■ WRITTEN TASK
Every line below is to be quoted exactly, with nothing added or dropped.

■ RECORDED INFORMATION
--

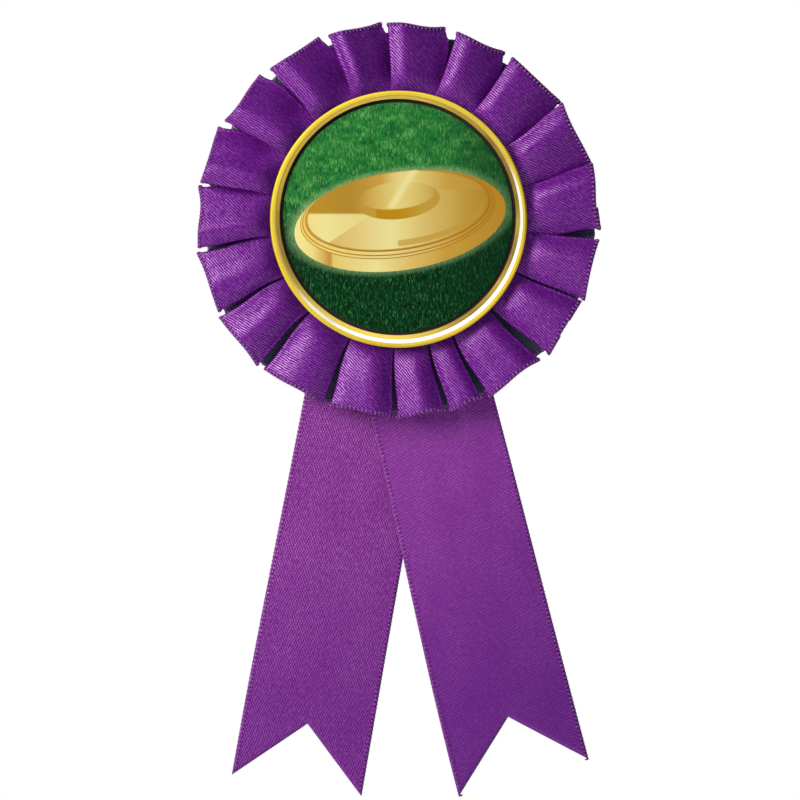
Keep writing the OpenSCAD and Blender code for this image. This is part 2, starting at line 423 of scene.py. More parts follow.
def lathe(name, profile, material, steps=192, closed=True):
    """Turn a profile of (radius, depth, off) round the rosette. off is 1 if it is centred on the insert."""
    mesh = bpy.data.meshes.new(name)
    points = []
    faces = []
    for k in range(steps):
        angle = 2 * math.pi * k / steps
        for r, depth, off in profile:
            x = r * math.sin(angle) + off * INSERT_SHIFT[0]
            points.append(place(x, r * math.cos(angle) + off * INSERT_SHIFT[1], depth))
    rows = len(profile)
    for k in range(steps):
        following = (k + 1) % steps
        for j in range(rows if closed else rows - 1):
            after = (j + 1) % rows
            faces.append((k * rows + j, k * rows + after, following * rows + after, following * rows + j))
    mesh.from_pydata(points, [], faces)
    made = bmesh.new()
    made.from_mesh(mesh)
    bmesh.ops.remove_doubles(made, verts=made.verts, dist=1e-7)
    bmesh.ops.dissolve_degenerate(made, edges=made.edges, dist=1e-8)
    bmesh.ops.recalc_face_normals(made, faces=made.faces)
    made.to_mesh(mesh)
    made.free()
    piece = add_object(name, mesh, "rosette", material)
    mesh.set_sharp_from_angle(angle=math.radians(30))
    return piece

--

■ RESULT FOR THIS TASK
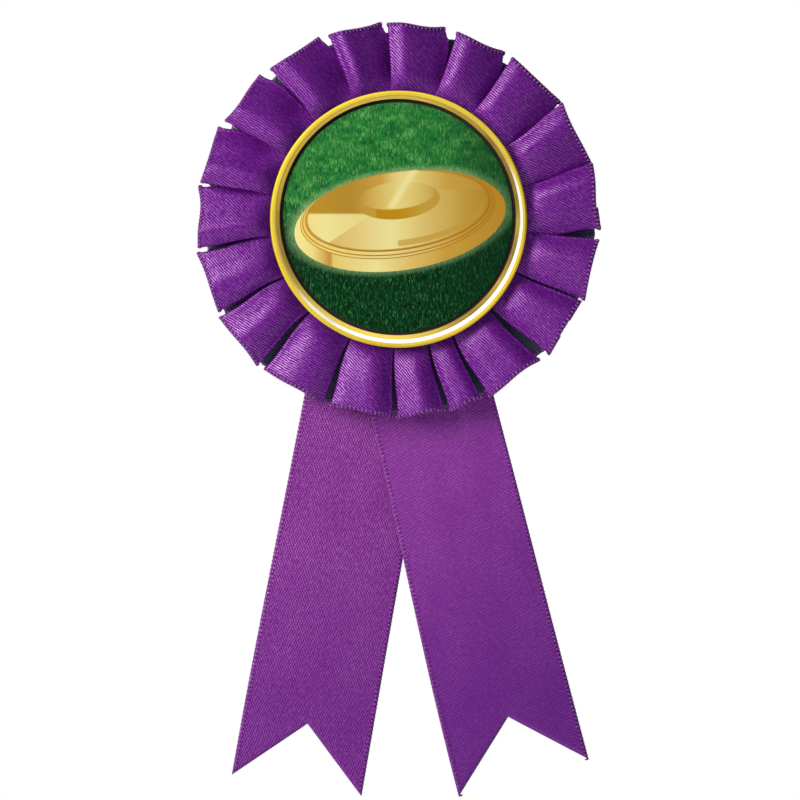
Keep writing the OpenSCAD and Blender code for this image. This is part 2, starting at line 423 of scene.py. More parts follow.
def lathe(name, profile, material, steps=192, closed=True):
    """Turn a profile of (radius, depth, off) round the rosette. off is 1 if it is centred on the insert."""
    mesh = bpy.data.meshes.new(name)
    points = []
    faces = []
    for k in range(steps):
        angle = 2 * math.pi * k / steps
        for r, depth, off in profile:
            x = r * math.sin(angle) + off * INSERT_SHIFT[0]
            points.append(place(x, r * math.cos(angle) + off * INSERT_SHIFT[1], depth))
    rows = len(profile)
    for k in range(steps):
        following = (k + 1) % steps
        for j in range(rows if closed else rows - 1):
            after = (j + 1) % rows
            faces.append((k * rows + j, k * rows + after, following * rows + after, following * rows + j))
    mesh.from_pydata(points, [], faces)
    made = bmesh.new()
    made.from_mesh(mesh)
    bmesh.ops.remove_doubles(made, verts=made.verts, dist=1e-7)
    bmesh.ops.dissolve_degenerate(made, edges=made.edges, dist=1e-8)
    bmesh.ops.recalc_face_normals(made, faces=made.faces)
    made.to_mesh(mesh)
    made.free()
    piece = add_object(name, mesh, "rosette", material)
    mesh.set_sharp_from_angle(angle=math.radians(30))
    return piece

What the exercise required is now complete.